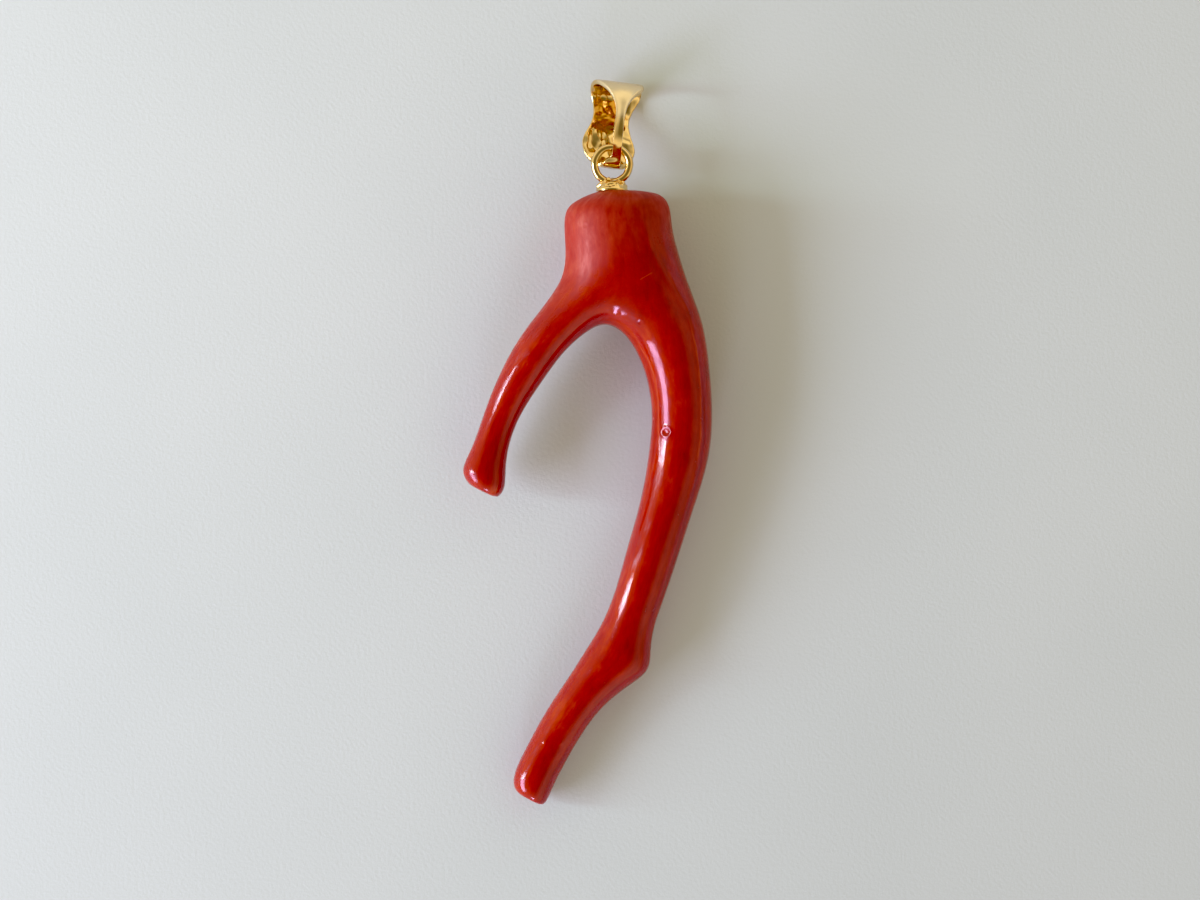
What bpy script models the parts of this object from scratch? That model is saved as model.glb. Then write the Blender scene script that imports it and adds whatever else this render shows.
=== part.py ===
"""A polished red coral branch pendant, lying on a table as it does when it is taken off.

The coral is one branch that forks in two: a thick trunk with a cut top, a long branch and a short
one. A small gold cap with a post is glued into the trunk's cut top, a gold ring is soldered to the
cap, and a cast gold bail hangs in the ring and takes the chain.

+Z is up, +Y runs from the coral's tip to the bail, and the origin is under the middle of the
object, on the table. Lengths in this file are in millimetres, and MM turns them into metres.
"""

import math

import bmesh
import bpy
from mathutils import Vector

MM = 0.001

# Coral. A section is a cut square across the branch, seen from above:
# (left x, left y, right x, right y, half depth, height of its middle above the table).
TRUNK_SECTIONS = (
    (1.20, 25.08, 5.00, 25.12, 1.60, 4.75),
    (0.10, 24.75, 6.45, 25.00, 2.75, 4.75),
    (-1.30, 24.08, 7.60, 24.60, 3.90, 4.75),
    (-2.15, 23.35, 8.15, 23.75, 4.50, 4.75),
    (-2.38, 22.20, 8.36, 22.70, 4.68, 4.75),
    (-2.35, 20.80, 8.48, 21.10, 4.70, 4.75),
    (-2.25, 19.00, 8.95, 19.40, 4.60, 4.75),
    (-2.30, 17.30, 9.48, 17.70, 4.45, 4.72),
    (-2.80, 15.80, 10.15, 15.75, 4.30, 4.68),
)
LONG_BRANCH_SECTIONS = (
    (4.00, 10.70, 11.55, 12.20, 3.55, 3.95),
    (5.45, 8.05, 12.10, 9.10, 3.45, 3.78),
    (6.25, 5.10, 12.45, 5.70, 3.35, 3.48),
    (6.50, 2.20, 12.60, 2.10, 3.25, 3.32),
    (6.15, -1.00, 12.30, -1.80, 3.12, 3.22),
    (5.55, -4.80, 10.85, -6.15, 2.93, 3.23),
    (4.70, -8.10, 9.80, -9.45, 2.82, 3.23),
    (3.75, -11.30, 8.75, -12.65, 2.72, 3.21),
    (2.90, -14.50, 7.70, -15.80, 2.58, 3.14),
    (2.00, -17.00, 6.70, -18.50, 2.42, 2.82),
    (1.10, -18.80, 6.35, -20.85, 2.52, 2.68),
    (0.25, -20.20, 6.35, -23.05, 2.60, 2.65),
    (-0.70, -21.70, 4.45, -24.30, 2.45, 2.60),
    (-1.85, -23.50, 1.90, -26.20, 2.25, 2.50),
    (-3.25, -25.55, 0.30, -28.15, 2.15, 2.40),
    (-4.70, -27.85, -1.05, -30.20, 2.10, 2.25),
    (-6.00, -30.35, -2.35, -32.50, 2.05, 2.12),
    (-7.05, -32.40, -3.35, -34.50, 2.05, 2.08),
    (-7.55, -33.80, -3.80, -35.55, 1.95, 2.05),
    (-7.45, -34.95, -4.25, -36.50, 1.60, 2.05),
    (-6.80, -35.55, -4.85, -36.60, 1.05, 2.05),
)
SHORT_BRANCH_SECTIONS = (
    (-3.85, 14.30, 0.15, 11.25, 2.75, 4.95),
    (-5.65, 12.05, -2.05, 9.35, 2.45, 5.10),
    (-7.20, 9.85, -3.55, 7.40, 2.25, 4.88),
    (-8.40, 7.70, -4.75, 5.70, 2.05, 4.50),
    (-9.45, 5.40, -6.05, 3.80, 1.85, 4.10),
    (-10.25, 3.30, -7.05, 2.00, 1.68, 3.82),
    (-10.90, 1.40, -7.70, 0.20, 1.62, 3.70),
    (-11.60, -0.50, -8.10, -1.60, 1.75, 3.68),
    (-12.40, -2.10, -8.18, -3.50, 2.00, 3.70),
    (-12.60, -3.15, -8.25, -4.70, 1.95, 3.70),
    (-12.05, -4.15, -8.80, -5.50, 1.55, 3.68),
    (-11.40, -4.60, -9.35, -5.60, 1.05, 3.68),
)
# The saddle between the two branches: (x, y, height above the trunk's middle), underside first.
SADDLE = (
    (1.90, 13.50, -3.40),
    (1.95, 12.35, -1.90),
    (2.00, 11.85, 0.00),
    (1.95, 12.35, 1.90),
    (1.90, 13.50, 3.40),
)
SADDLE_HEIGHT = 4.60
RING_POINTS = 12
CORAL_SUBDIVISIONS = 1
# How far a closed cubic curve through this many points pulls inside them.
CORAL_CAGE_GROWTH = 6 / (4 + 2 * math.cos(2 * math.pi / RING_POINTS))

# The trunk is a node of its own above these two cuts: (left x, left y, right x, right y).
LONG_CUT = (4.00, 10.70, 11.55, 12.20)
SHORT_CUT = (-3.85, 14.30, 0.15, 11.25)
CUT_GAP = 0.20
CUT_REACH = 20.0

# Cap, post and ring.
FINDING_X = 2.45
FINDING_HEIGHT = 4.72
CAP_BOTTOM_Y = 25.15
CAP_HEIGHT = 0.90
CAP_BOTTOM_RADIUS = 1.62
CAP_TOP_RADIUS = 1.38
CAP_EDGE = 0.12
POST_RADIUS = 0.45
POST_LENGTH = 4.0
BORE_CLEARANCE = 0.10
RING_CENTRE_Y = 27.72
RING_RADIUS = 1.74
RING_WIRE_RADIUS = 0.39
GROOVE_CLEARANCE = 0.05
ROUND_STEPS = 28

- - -

**PROBLEM STATEMENT:** Gather all lines where the word "that" appears.

**FINISHED TASK:**
What bpy script models the parts of this object from scratch? That model is saved as model.glb. Then write the Blender scene script that imports it and adds whatever else this render shows.
The coral is one branch that forks in two: a thick trunk with a cut top, a long branch and a short